ALEXANDRIA, La. (BP)–Razor wire in neatly stacked rows welcomes guests and inmates alike to the Louisiana State Penitentiary at Angola. Guests wait at the entrance until an unseen guard — somewhere inside the building — observes you through a closed-circuit camera.
Next, a buzzer sounds and you hear the raspy scrape of a lock turning. You enter the first section, close the gate and wait for the scenario to play out again before walking to the entrance of the locked brick building.
This is the prison’s death row.
Inside the building, there is a central control room with cellblocks feeding outward in every direction. Every leg of the cellblock has a thick, locked, steel door at its entrance. The metallic clanging of doors and cells reverberating through the halls is a constant reminder to the men of their isolation.
Apart from legal intervention, the inmates on death row are going nowhere else in this life but the graveyard. Most have lost contact with family members, even if they’ve been on death row for only a few years. It is a place of separation and judgment.
There is no air conditioning in each cellblock — only fans to circulate the humid, hot, south Louisiana swamp air. Death row is a place of constant tension and punishment for those found guilty of the most heinous of crimes.
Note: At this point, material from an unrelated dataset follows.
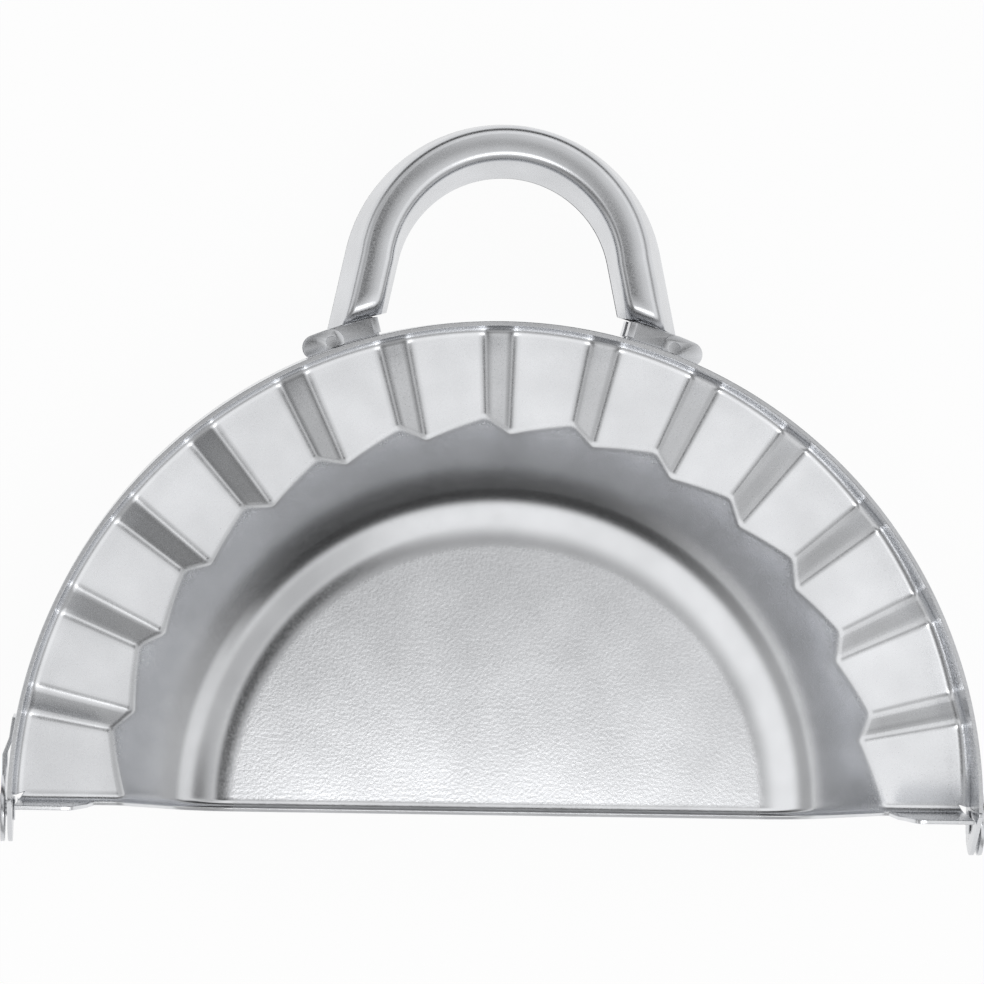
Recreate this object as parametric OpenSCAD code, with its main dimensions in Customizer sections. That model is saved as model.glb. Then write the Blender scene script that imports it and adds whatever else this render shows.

Walking down death row, you see that some men are asleep, while others — wearing headphones — are watching televisions that are mounted on exterior hallway walls. The prisoners leave their cells for two hours a day — one hour of human interaction with the 16 or so men on their cellblock and another hour in a highly secure outdoor facility. The inmates spend the other 22 hours of the day in isolation.
Never have I been to a place where the stark difference between eternal life and eternal death is so evident. For those who have surrendered their lives to Jesus, there is joy and peace. For those who do not know Jesus, there is only the hope of an earthly judge overturning their sentence.
One of the new Christians I met was baptized in the walkway in front of his cell. As he shared about his new life in Christ, he sounded like an evangelist. The Word of God fell easily from his lips as he overflowed with the Truth so fresh and new to him. God had radically changed him, and he was desperately trying to express his love for Christ. Jesus set him free — even though the prison system will hold him captive until his execution or natural death.
The contrast of those who know Jesus and those who don’t is overwhelming. Without Jesus, there is spiritual darkness, disease and death. With Jesus, there is freedom, hope, joy and an excitement about how God will use their remaining days for His glory.
The Bible says we are all under a death sentence apart from the Christ, whether we are incarcerated or not. Jesus explained to Nicodemus why people are under this sentence (John 3:17-21). First, we are found guilty because we do not believe in Jesus. Second, we are guilty because we love the darkness; our deeds are evil. Finally, we are guilty because we hate the Light — meaning Jesus.
Jesus described the difference in the lives of those who love Him versus those who do not. Those who are evil hate the Light because Jesus will expose their deeds for what they are. The people who love Jesus run to the Light so the Father can be glorified and exposed as the one who changed the deeds of a sinner into the deeds of a saint. The change is magnificent.
Angola is home to men who are radically saved and men who are radically lost. I pray the people of God on the “outside” will reflect the transforming power of the cross with the same intensity and fervor as the people of God found inside the corridors of death row. No matter where you reside, when Jesus changes you, the contrast is dramatic.
Keith Manuel is an evangelism associate on the Louisiana Baptist Convention’s evangelism & church growth team.